-------- Task inputs --------
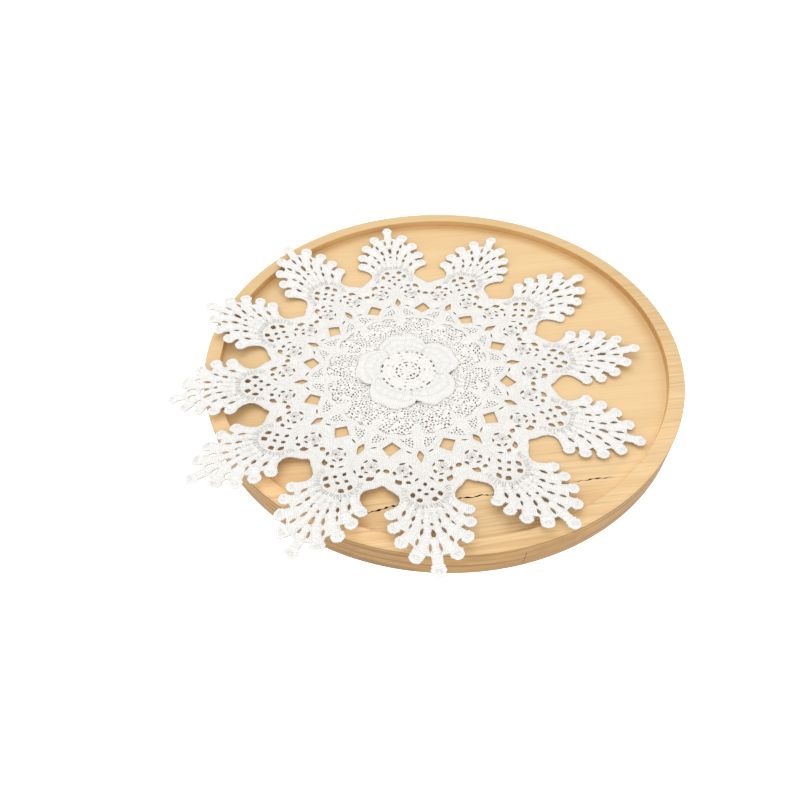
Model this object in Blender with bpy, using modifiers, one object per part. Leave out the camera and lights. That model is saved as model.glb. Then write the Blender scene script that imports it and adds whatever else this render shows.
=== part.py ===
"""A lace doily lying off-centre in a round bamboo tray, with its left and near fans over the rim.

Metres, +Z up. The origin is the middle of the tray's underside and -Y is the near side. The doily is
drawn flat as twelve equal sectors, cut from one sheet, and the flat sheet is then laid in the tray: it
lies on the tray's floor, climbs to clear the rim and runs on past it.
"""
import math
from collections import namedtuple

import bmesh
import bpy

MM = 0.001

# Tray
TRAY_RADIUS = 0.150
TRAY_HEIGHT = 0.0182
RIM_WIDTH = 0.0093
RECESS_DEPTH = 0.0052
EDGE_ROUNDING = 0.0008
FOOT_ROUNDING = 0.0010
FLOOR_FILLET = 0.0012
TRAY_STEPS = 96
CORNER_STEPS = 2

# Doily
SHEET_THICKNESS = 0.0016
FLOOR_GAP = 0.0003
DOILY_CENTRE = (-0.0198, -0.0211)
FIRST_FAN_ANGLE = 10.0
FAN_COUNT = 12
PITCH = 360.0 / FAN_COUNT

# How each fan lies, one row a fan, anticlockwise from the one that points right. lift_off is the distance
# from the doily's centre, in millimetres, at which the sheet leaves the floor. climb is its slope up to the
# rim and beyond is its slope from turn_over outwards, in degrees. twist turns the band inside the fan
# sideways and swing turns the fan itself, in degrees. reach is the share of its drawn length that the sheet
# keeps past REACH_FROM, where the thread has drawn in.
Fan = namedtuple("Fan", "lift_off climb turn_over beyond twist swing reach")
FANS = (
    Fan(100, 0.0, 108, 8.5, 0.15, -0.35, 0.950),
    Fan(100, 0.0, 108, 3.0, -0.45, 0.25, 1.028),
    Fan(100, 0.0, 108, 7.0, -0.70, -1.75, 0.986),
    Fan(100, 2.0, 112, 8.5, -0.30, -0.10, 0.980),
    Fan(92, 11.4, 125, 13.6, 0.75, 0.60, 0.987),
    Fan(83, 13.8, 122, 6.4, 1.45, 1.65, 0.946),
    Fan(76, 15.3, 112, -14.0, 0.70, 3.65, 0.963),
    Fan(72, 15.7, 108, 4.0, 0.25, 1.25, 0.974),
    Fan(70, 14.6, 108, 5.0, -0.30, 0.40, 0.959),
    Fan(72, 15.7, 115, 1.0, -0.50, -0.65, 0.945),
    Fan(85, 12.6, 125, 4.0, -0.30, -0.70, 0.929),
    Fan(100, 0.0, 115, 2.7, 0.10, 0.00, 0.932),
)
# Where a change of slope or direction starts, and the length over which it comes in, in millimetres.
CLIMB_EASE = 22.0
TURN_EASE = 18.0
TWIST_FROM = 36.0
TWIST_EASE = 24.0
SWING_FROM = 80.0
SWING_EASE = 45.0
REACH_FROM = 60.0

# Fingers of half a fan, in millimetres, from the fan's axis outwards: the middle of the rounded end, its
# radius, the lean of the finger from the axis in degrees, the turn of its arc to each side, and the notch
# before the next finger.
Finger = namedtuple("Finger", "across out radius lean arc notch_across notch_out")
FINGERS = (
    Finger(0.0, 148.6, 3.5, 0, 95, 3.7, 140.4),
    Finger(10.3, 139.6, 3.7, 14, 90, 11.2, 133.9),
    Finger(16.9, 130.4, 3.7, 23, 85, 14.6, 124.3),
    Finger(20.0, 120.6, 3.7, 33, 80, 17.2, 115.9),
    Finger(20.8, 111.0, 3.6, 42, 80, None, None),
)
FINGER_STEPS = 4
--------
-------- Task inputs --------
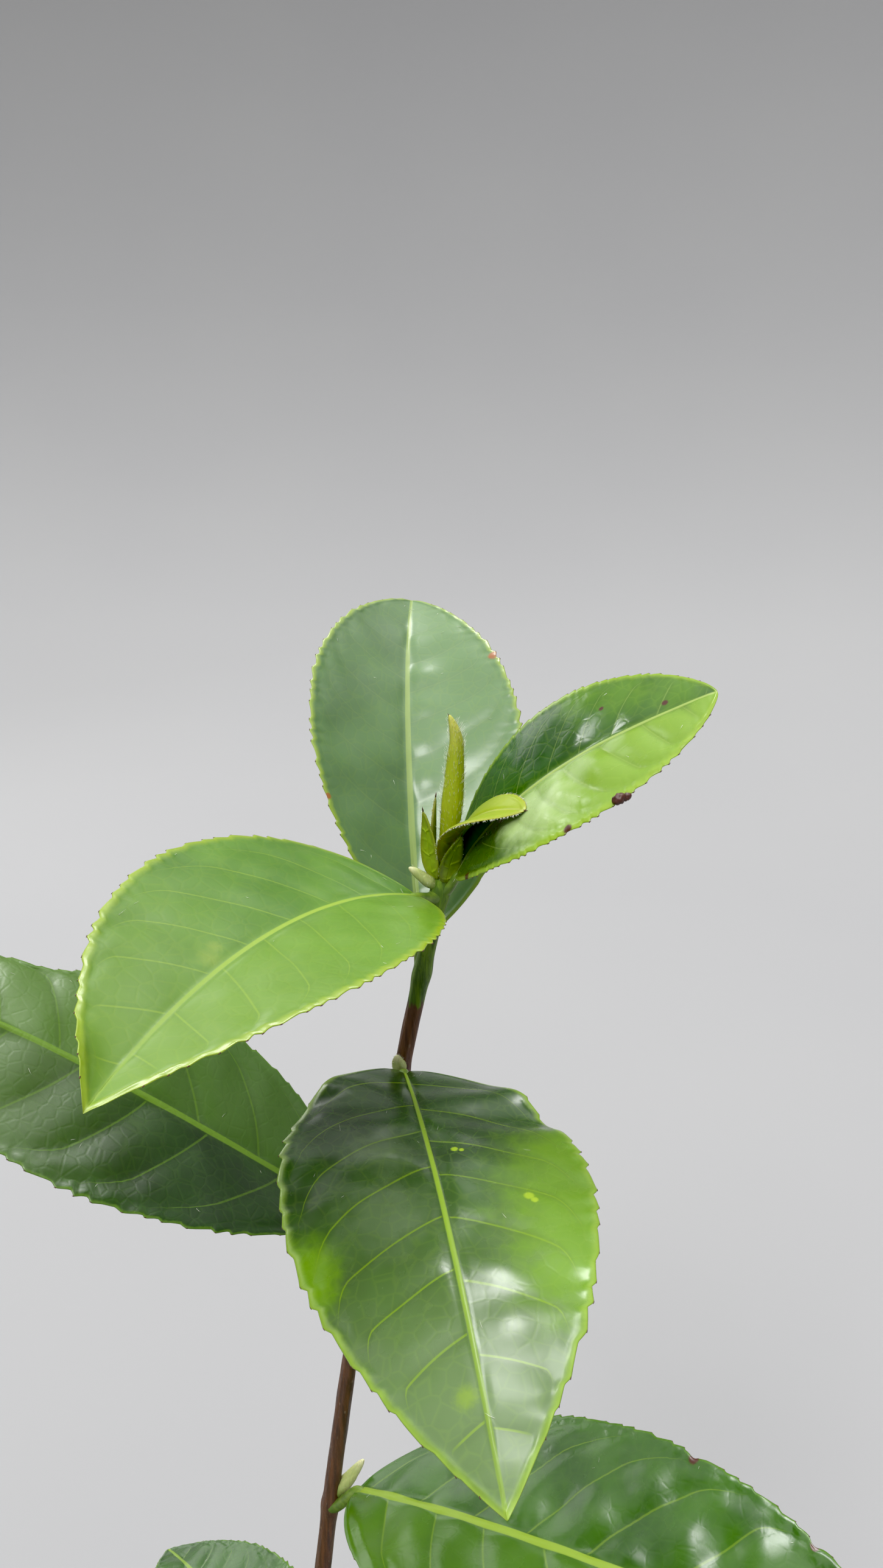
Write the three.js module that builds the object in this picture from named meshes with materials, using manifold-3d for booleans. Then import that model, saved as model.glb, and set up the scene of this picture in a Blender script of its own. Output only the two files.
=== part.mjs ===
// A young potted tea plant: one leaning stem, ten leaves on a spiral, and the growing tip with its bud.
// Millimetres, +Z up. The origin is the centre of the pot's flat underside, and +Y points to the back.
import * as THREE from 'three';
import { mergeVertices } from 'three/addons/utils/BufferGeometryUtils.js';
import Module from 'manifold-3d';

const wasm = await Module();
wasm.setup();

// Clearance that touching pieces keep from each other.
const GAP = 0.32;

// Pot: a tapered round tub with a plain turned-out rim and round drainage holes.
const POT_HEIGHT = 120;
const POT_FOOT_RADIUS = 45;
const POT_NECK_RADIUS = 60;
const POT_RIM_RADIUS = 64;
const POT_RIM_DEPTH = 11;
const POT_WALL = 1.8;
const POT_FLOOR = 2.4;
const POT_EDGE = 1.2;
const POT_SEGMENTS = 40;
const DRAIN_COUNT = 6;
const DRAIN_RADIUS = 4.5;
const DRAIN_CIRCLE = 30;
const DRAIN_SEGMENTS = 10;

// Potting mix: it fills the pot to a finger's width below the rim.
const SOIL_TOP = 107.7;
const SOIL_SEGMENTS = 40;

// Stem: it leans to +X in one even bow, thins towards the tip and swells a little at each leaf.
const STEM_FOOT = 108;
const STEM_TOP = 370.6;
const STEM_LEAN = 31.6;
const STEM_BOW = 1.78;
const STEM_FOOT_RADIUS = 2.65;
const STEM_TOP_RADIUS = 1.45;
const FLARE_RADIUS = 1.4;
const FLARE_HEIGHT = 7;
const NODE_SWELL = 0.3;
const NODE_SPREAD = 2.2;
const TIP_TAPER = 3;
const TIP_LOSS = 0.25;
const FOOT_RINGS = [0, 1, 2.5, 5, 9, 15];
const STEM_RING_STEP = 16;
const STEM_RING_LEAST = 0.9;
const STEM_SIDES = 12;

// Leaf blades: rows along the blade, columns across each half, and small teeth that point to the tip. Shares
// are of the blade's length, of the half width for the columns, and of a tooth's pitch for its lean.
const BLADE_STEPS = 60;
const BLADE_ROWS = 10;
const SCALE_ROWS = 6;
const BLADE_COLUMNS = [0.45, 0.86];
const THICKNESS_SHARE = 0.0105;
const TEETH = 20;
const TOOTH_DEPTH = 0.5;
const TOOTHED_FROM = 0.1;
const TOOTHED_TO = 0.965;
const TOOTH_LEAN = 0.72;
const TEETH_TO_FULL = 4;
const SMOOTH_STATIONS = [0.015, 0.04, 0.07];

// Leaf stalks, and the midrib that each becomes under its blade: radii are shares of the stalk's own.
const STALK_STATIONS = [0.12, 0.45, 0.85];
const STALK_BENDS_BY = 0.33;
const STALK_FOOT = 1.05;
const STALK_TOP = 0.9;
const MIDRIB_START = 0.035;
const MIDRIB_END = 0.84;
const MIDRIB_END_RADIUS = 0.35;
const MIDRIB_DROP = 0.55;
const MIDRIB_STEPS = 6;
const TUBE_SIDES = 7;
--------
▸ What you are asked to do
Each line from the line containing "Write the three.js" through the line containing "const DRAIN_SEGMENTS = 10;" is to be transcribed exactly, and no other line.

▸ Solution to this problem
Write the three.js module that builds the object in this picture from named meshes with materials, using manifold-3d for booleans. Then import that model, saved as model.glb, and set up the scene of this picture in a Blender script of its own. Output only the two files.
=== part.mjs ===
// A young potted tea plant: one leaning stem, ten leaves on a spiral, and the growing tip with its bud.
// Millimetres, +Z up. The origin is the centre of the pot's flat underside, and +Y points to the back.
import * as THREE from 'three';
import { mergeVertices } from 'three/addons/utils/BufferGeometryUtils.js';
import Module from 'manifold-3d';

const wasm = await Module();
wasm.setup();

// Clearance that touching pieces keep from each other.
const GAP = 0.32;

// Pot: a tapered round tub with a plain turned-out rim and round drainage holes.
const POT_HEIGHT = 120;
const POT_FOOT_RADIUS = 45;
const POT_NECK_RADIUS = 60;
const POT_RIM_RADIUS = 64;
const POT_RIM_DEPTH = 11;
const POT_WALL = 1.8;
const POT_FLOOR = 2.4;
const POT_EDGE = 1.2;
const POT_SEGMENTS = 40;
const DRAIN_COUNT = 6;
const DRAIN_RADIUS = 4.5;
const DRAIN_CIRCLE = 30;
const DRAIN_SEGMENTS = 10;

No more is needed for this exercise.